Job
Go through the listing beneath this task and return every line that carries the string "frame".

#### Dataset content ####

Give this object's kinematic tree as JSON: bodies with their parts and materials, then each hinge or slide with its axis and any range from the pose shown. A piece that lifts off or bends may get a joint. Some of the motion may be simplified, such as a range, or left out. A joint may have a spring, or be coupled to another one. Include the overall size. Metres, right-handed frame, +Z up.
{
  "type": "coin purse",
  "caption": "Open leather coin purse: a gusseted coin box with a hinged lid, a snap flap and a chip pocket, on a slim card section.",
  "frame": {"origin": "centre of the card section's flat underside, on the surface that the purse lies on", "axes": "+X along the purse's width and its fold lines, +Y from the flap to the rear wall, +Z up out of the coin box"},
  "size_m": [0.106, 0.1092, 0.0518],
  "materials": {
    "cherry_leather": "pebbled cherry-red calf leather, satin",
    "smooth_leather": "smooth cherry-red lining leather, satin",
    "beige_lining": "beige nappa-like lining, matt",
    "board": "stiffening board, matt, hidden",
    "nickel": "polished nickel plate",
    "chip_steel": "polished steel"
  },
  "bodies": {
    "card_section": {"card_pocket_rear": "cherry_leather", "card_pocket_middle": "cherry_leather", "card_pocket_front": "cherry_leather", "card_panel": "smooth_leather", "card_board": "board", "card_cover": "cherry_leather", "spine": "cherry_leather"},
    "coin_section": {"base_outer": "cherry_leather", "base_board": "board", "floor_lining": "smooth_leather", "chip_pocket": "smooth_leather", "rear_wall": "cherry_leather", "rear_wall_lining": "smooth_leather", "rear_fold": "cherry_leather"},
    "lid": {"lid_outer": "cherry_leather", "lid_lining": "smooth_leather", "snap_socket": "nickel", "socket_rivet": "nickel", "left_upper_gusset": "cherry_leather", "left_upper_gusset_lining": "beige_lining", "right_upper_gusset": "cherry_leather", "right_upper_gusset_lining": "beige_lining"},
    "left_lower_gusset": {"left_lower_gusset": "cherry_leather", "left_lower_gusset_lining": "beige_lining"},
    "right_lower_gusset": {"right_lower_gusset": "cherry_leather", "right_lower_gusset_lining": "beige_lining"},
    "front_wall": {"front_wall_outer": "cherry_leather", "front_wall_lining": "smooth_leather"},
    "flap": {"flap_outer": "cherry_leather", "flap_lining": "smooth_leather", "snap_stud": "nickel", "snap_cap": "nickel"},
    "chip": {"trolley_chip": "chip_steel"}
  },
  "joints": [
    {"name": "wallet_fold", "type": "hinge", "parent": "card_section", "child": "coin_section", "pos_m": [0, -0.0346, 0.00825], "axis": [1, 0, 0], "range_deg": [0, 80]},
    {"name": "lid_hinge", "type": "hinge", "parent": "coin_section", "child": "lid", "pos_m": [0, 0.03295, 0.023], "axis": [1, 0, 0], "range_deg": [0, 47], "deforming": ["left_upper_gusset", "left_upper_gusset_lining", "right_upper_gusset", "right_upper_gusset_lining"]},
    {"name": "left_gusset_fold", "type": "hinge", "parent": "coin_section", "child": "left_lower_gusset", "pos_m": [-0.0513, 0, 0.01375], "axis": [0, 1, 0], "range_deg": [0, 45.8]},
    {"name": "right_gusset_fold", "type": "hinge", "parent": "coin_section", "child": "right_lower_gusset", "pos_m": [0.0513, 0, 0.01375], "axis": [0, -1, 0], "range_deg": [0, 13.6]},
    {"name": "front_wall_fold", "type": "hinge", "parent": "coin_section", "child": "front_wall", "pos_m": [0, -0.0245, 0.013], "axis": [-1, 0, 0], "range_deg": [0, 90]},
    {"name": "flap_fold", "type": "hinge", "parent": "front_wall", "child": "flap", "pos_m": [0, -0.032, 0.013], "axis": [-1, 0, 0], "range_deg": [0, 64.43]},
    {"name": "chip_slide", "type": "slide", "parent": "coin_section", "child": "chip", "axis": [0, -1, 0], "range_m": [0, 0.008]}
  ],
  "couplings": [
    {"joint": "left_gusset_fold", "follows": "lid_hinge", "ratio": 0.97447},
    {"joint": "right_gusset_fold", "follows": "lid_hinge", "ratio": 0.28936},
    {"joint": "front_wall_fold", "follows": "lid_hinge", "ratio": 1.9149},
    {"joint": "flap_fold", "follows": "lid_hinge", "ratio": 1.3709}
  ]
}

####

Response below
Give this object's kinematic tree as JSON: bodies with their parts and materials, then each hinge or slide with its axis and any range from the pose shown. A piece that lifts off or bends may get a joint. Some of the motion may be simplified, such as a range, or left out. A joint may have a spring, or be coupled to another one. Include the overall size. Metres, right-handed frame, +Z up.
  "frame": {"origin": "centre of the card section's flat underside, on the surface that the purse lies on", "axes": "+X along the purse's width and its fold lines, +Y from the flap to the rear wall, +Z up out of the coin box"},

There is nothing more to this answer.